**Work required:** Reproduce only the lines of the material below that start at the line containing "Write part 2" and stop at the line containing "return sum(size *". Keep both end lines.

Rows from a 3D modeling dataset
begin

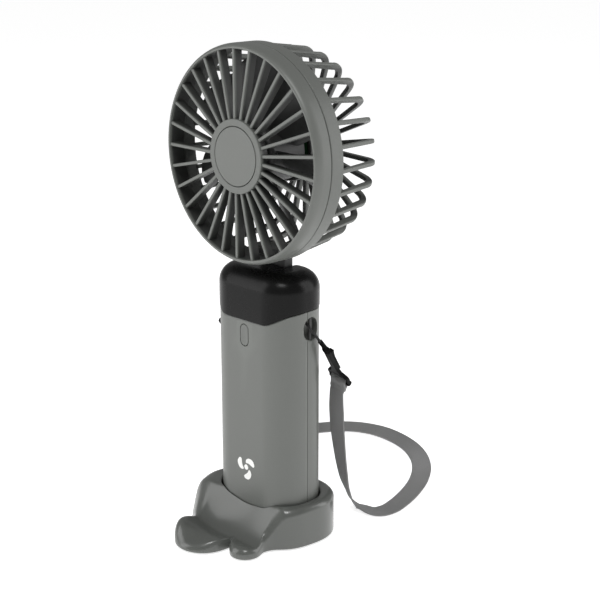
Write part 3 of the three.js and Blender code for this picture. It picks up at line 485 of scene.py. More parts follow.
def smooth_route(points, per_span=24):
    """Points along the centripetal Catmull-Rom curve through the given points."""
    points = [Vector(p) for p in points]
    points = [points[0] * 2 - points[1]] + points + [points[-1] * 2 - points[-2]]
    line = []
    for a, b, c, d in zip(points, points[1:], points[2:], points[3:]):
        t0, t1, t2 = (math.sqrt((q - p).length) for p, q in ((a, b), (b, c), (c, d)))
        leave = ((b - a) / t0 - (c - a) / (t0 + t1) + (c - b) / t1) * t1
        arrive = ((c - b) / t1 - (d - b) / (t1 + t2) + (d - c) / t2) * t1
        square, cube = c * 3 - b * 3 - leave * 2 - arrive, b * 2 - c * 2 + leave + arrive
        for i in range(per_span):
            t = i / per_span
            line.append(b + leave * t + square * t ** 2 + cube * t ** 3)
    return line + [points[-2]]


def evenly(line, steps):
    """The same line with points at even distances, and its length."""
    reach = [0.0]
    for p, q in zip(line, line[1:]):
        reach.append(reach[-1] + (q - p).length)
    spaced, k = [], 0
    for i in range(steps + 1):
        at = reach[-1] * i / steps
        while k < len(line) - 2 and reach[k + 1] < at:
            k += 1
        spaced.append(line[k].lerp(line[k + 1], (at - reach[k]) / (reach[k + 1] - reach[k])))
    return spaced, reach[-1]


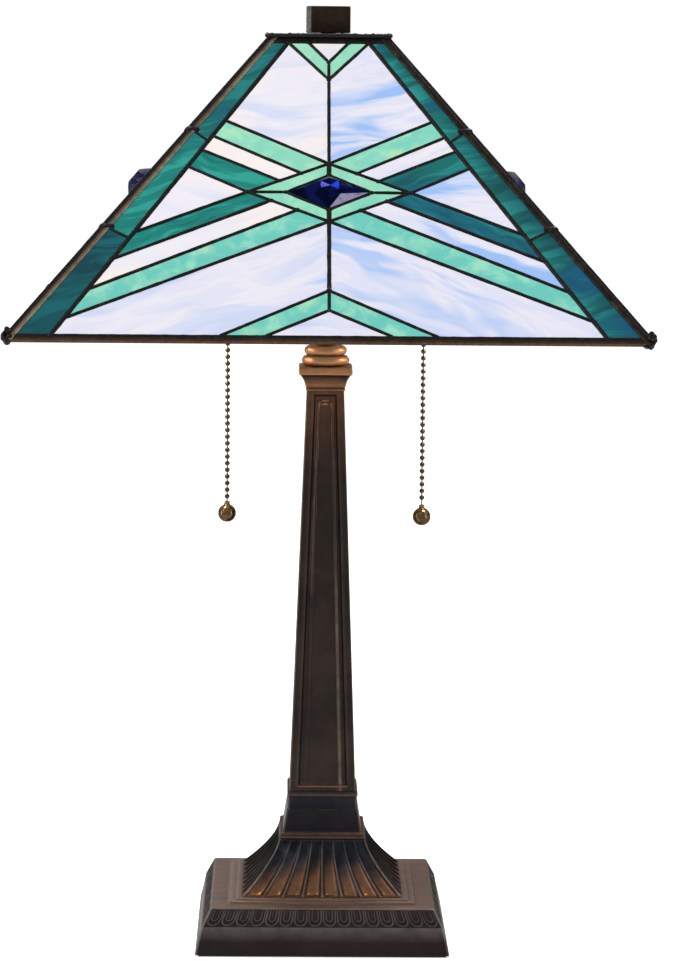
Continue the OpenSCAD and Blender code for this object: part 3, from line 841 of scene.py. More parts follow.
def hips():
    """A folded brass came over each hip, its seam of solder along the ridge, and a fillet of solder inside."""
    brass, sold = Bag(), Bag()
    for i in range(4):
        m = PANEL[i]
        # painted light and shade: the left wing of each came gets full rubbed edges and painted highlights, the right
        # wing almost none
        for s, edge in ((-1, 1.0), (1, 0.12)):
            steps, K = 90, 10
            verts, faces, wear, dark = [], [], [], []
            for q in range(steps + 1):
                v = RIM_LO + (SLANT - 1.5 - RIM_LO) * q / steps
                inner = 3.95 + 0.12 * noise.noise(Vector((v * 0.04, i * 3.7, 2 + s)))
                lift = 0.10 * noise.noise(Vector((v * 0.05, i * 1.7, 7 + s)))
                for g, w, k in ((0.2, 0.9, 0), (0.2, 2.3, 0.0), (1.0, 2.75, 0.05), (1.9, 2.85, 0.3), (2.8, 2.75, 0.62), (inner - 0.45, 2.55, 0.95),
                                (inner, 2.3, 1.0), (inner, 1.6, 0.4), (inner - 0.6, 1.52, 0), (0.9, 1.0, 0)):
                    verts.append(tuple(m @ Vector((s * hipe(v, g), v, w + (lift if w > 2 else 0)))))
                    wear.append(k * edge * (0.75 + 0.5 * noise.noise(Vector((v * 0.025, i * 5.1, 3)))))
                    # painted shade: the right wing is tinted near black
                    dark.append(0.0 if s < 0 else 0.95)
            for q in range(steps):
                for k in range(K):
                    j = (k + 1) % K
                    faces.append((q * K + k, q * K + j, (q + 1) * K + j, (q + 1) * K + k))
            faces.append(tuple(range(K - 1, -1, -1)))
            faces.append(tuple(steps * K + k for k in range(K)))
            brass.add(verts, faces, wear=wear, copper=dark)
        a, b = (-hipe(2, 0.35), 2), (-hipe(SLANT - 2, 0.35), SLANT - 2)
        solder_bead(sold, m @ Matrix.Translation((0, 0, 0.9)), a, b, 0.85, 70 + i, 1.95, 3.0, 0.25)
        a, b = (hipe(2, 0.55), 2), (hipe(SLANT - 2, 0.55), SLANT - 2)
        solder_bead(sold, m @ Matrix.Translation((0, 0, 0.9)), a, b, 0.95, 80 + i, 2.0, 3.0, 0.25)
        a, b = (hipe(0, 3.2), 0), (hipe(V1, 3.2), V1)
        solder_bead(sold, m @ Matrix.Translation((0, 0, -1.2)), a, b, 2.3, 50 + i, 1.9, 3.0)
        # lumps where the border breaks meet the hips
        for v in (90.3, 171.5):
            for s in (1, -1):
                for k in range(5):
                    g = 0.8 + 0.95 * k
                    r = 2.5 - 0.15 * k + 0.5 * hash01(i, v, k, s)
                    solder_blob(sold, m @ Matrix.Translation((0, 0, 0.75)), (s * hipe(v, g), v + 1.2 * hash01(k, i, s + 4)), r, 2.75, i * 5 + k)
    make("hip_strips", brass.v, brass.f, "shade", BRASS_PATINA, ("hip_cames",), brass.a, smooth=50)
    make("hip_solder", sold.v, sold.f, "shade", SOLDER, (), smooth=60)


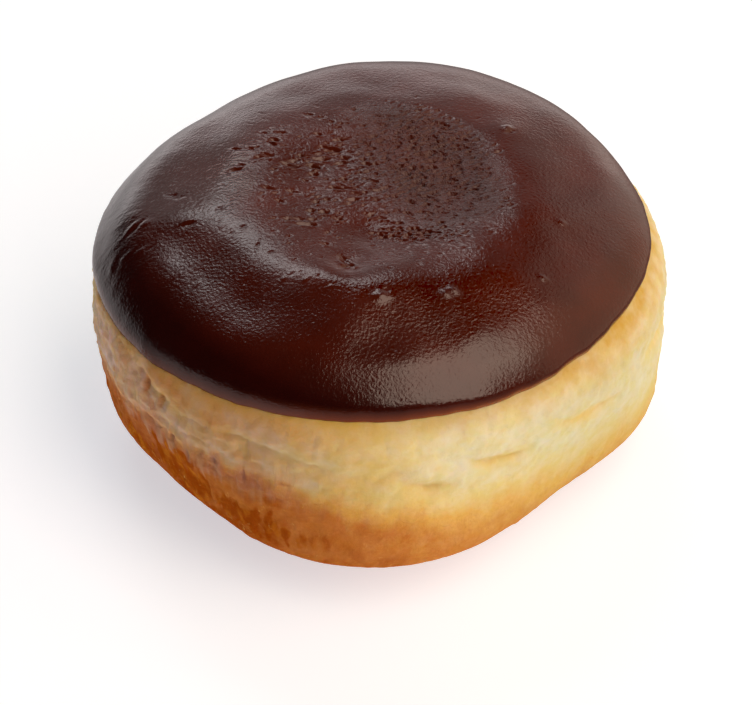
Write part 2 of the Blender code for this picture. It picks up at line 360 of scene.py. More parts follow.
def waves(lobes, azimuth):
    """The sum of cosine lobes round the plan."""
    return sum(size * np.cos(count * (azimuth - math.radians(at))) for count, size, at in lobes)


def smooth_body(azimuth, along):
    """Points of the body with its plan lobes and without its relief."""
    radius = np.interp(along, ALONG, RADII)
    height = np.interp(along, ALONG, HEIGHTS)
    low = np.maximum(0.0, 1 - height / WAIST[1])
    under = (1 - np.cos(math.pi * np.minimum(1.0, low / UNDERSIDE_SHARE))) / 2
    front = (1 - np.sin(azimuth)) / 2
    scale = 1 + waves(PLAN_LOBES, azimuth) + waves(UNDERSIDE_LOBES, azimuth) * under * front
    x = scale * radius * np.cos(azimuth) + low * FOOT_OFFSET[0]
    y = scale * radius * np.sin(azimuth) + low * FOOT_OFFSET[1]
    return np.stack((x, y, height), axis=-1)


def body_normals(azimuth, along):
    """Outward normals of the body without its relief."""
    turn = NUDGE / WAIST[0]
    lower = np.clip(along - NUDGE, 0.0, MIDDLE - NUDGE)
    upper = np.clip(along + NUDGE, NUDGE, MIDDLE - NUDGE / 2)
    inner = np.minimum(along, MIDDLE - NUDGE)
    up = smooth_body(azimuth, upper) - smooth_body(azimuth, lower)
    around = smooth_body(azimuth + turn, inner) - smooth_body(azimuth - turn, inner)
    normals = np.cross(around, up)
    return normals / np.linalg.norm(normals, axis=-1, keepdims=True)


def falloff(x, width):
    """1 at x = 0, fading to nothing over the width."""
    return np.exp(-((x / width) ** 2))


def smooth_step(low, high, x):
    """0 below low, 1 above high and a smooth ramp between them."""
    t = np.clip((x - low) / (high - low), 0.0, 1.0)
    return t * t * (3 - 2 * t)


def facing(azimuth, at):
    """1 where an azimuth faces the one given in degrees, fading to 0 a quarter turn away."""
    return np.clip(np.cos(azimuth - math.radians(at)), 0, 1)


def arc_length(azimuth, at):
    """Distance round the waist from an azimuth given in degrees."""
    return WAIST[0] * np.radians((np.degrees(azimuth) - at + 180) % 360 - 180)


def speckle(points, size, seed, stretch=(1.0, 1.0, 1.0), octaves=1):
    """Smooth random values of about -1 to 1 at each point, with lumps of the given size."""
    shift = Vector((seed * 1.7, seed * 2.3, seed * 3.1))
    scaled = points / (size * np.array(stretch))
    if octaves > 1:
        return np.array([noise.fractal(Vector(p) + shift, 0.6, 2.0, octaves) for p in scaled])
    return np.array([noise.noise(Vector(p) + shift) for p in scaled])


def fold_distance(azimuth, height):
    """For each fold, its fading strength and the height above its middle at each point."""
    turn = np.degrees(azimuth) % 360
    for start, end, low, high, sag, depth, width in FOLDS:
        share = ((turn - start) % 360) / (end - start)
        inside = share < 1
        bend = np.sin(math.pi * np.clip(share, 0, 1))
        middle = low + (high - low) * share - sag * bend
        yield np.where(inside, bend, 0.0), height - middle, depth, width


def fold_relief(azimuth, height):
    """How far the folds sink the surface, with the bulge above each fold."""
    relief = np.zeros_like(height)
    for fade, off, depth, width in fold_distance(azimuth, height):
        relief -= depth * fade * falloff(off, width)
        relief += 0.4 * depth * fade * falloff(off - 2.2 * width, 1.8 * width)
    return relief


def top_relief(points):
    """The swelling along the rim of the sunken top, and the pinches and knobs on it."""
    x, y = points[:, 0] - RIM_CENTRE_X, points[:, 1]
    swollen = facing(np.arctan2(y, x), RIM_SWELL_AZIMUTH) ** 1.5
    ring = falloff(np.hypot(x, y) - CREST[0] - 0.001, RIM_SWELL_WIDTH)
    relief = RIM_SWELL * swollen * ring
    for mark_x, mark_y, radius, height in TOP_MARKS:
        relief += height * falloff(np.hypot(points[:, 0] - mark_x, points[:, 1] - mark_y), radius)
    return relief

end

**Answer to the exercise:**
Write part 2 of the Blender code for this picture. It picks up at line 360 of scene.py. More parts follow.
def waves(lobes, azimuth):
    """The sum of cosine lobes round the plan."""
    return sum(size * np.cos(count * (azimuth - math.radians(at))) for count, size, at in lobes)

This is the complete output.